Be that as it may, Uzicka 40 has not been done up from the outside

only but, according to those who had official opportunity to enter, also very lavishly furnished inside. An electronic alarm has been installed, something which can only be described as a small pavilion substituted for the standard sentrybox. The hedge which separated its grounds from the passage between Uzicka and Tolstojeva (a humble passage where, according to elder inhabitants "drug addicts met and assaulted people") has been replaced by a serious wall. All is, therefore, ready for the future distinguished resident.

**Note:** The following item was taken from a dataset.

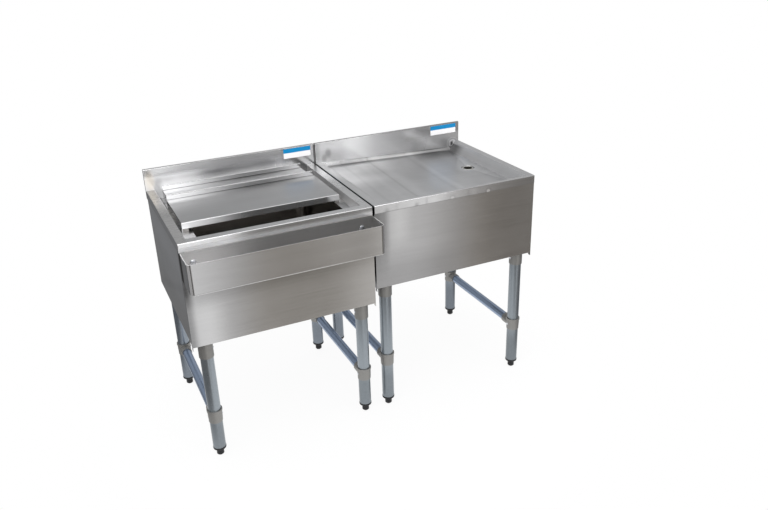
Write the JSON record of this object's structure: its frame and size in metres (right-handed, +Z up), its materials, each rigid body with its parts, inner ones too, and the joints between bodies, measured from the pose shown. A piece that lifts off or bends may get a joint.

It is possible that the newcomers to Uzicka will still do something useful for the area. It stands to reason, namely, that they will care about the neighborhood where they presumably intend to stay for a little while and thus at least put a stop to further unlawful building to which has succumbed of late maybe somewhat crude but nevertheless remarkably wealthy and powerful mafia which "seizes lots, heaps up buildings, builds houses of 400 sq.m. and more, with, in addition, two underground floors and with snipers' nests on the roof" as asserted for VREME by Mr. Preza Zdravkovic, president of the Society for the Conservation of the Original Environment of Senjak, Dedinje and Topcidersko brdo, who adds: "Born of a hungry father, stays hungry. Buildings, in Dedinje, even though there are nicer areas in the city, are a status symbol for people who can't live like civilized people even in fifty squares. This is the frame of mind left over from Josip Broz, always a locksmith in his heart, who wanted to move into his master's house. These will also rise and go, leaving the area ravaged." Maybe they will "rise and go", maybe they won't. And if they do go eventually who can foresee who will come in their wake?